Startling ­before-­and-­after images of the retreating glacier on Tanzania’s Mount Kilimanjaro in An Inconvenient ­Truth—­the 2006 documentary that helped Al Gore win a share of the Nobel Peace ­Prize—­bear seemingly convincing witness to the growing perils of global warming. As in so many instances in the global climate debate, however, the rea­sons why Kilimanjaro’s 11,000-­year-­old glacier is dwindling are complex, and “bear only indirect connections, if any,” to global warming, according to Philip W. Mote and Georg ­Kaser.

Tropical glaciers, such as the one on Kilimanjaro’s Kibo Peak (19,340 feet) or the Quelccaya ice cap in the Andes (18,600 feet), occur when mountain summits penetrate the subzero air of the upper tropo­sphere. Snow precipitation helps them grow; melting, usually as the result of solar radiation and light wind, and sublimation (ice converting instantly to water vapor due to dryness in the atmosphere) makes them ­retreat.

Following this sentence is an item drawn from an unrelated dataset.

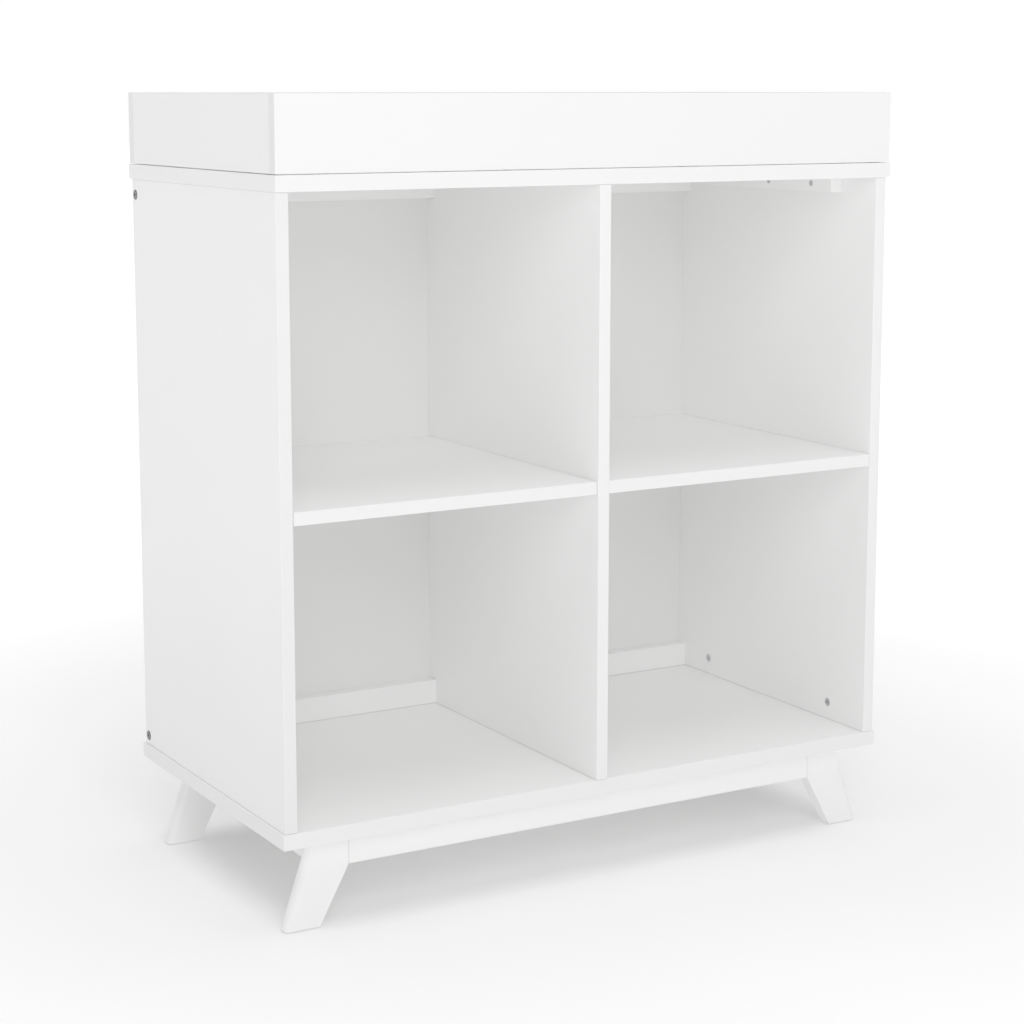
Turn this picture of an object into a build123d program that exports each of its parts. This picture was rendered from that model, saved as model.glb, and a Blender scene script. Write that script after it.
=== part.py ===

As Mote, a researcher at the University of Washington, and Kaser, a glaciologist at the University of Innsbruck in Austria, point out, a rise in the global temperature “fails spectacularly” to explain the disappearance of Kilimanjaro’s glacier, since the air temperature at the site almost never goes above freezing. (This is not the case with the world’s receding nontropical glaciers, and global warming “appears to be the primary culprit” in their decline.)

Observers have been tracking the shrinkage of Kilimanjaro’s glacier ever since Europeans first scaled the peak in the 1880s, but the ice cap at that time may have been unusually large following several decades of ­above-­normal precipitation. Judging from nearby Lake Victoria’s water level, the climate in the region has gotten progressively drier since the Victorian era. Global warming may have contributed to the pattern in recent years, but that would only account for “at most a fraction of the recent decline in ice,” say the ­authors.

Kaser, a longtime student of tropical glaciers who journeyed to Kilimanjaro in 2001, says dimin­ished snowfall has allowed solar radiation and other forces to whittle away the glacier’s edges, creating steep walls. As a result, the glacier also retains less of each year’s snowfall than it did in the past. In effect, the glacier is being starved of ­ice.

Ironically, the authors say, “substantial global warming accompanied by an increase in precip­itation might be one way to save Kiliman­jaro’s ice.” If temperatures near the summit rose enough to encourage melting, gentler slopes might form, allowing snow to build up. An on­slaught of snow might help too. The glacier could vanish, but if it does, global warming won’t be to ­blame.